A higher rate taxpayer contributing £10,000 via salary sacrifice receives:
- 40% income tax relief: £4,000
- NI saving (2% on portion above £50,270): variable
- Net cost of a £10,000 pension contribution: potentially as low as £5,800–£6,000
Annual Allowance and Carry Forward
The pension annual allowance is £60,000 per tax year (or 100% of your earnings if lower) for 2026/27. This includes all contributions — yours, your employer's, and any tax relief.
Tapered Annual Allowance for High Earners
If your adjusted income exceeds £260,000 per year, the annual allowance tapers down (by £1 for every £2 over the threshold, to a minimum of £10,000). This affects very high earners and requires careful planning.
Carry Forward
If you have not used your full annual allowance in the previous three tax years, you can carry forward the unused portion.
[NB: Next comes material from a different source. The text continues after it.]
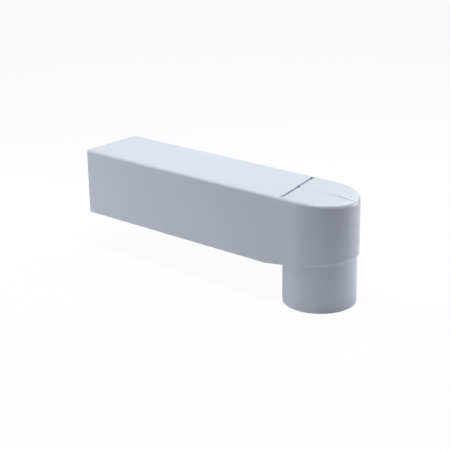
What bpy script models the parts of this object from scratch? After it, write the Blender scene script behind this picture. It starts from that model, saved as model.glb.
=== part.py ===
"""Rainwater outlet in one piece of grey PVC, which carries water from a wall or an edge into a downpipe.

A rectangular duct lies along X and is open at its -X end. Its other end is closed by a rounded head, and
a round spigot points down out of the head. The model is in metres with +Z up. The origin is on the
spigot's axis, at its lower rim, where the outlet is held by the downpipe that the spigot is pushed into.
"""

import math

import bmesh
import bpy
from mathutils import Matrix, Vector

# Spigot
SPIGOT_DIAMETER = 0.080
SPIGOT_WALL = 0.0025
SPIGOT_DROP = 0.0440  # from the duct's underside down to the rim
RIM_RADIUS = 0.0010  # rounding of the rim's outer edge

# Duct and head
SHOULDER = 0.0015  # how far the duct's sides stand out from the spigot
NOSE_LIP = 0.0030  # how far the nose stands out from the spigot
CURVE_LEAD = 0.004  # how far behind the spigot's axis the head's sides start to curve in
DUCT_REACH = 0.314  # from the open end to the spigot's axis
DUCT_HEIGHT = 0.0780
WALL = 0.0030
TOP_EDGE_RADIUS = 0.0035
LOWER_EDGE_RADIUS = 0.0010
INNER_EDGE_RADIUS = 0.0006

# Top and underside of the head, which close in on each other towards the nose
HEAD_FALL = 0.0035  # how much lower the top is at the nose than over the duct
FALL_TO_AXIS = 0.020  # from where the top starts to curve down to the spigot's axis
BREAK_TO_SPIGOT = 0.0040  # from the line where the rise starts to the spigot
NOSE_RISE = 0.0122  # how much higher the underside is at the nose than under the duct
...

This is useful if you receive a bonus or windfall and want to make a large one-off pension contribution:
- Unused 2023/24 allowance: up to £60,000
- Unused 2024/25 allowance: up to £60,000
- Unused 2025/26 allowance: up to £60,000
- 2026/27 current year allowance: up to £60,000
- Potential total 2026/27 contribution: up to £240,000 (subject to earnings)
You must be a member of a pension scheme in any year from which you carry forward unused allowance.
NEST vs Workplace Pension: What's the Difference?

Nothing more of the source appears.